I sold something like 2000 copies in the three months before we left Beijing and the book, much to my delight, has done incredibly well back in Australia – it even appeared in the ASA’s Kids Reading Guide 2009/2010 and still sells well in several Chinese cities and all over Australia. Hence the series – and the imminent release of book three!

CHECK IN LATER TODAY for more of Tania’s adventures in Beijing with two young children and ‘time on her hands’ …..

Final two days of Tania’s blog tour tomorrow at these links:

Saturday 20 November
Kids Book Review

The conversation will take place all day long – just post a question and Tania will answer.
Sunday 21 November
Sandy Fussell’s Stories are Light Blog
Sunday 21 November
Kids Book Review
Sunday 21 November, in the evening
Tania McCartney Blog
Join Tania as she takes you through her book launch party, held at Dalton’s Bookstore in Canberra City. There will be photos, stories about the launch and lots of fun!


3 thoughts on “From Beijing to Canberra – on blog tour with Tania McCartney …part 1

  1. Oh, dear.

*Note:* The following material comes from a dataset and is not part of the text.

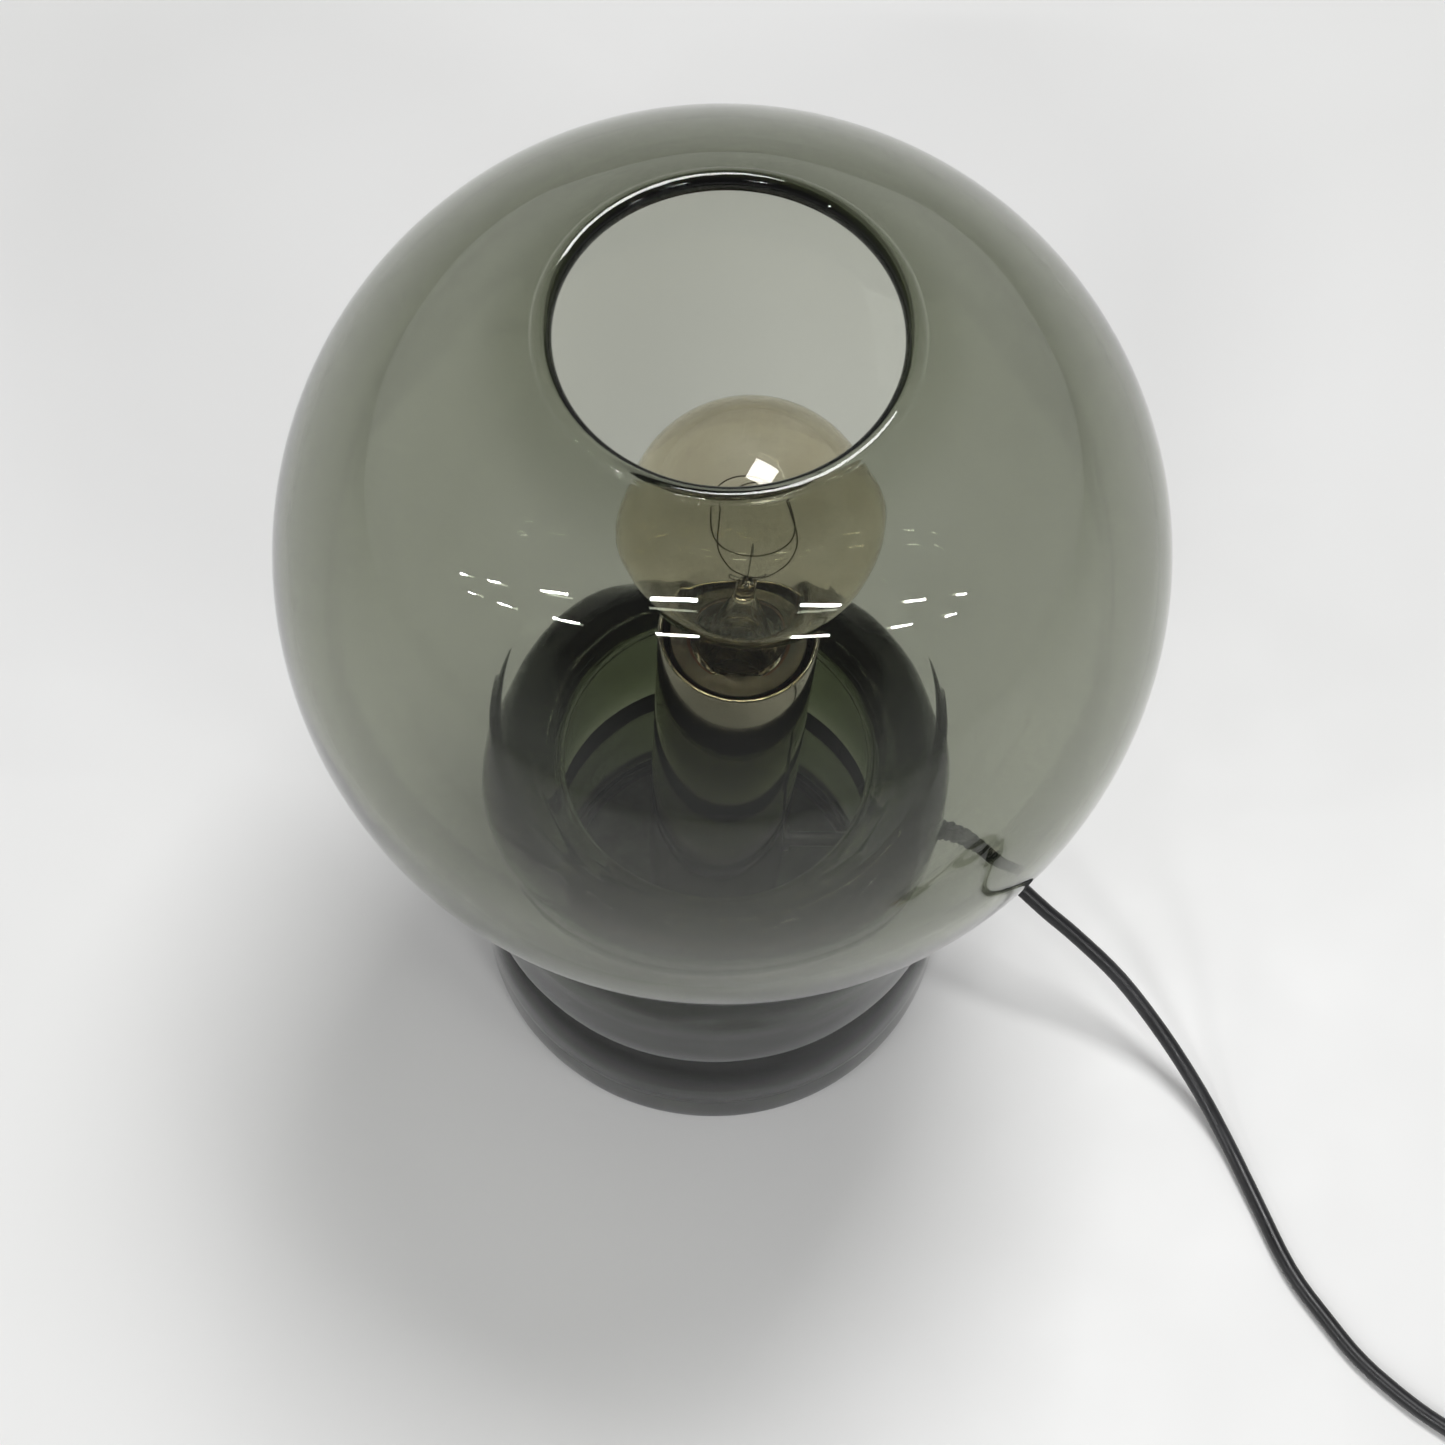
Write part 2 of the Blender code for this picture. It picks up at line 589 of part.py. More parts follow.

You make me so homesick for China. LOL. We’ve been there twice for brief trips (one was vacation/research and one was adoption/research). Though only two years passed between the two trips, the changes amazed us. They had started preparing for the Olympics during our first trip. The preparations were all but done by our second trip. I hope we can return someday!


  2. Thank you for a very interesting post on your time in China. What an amazing experience!

    Congratulations on your success with The Riley series.
    I haven’t read one yet but look forward to getting my hands on one.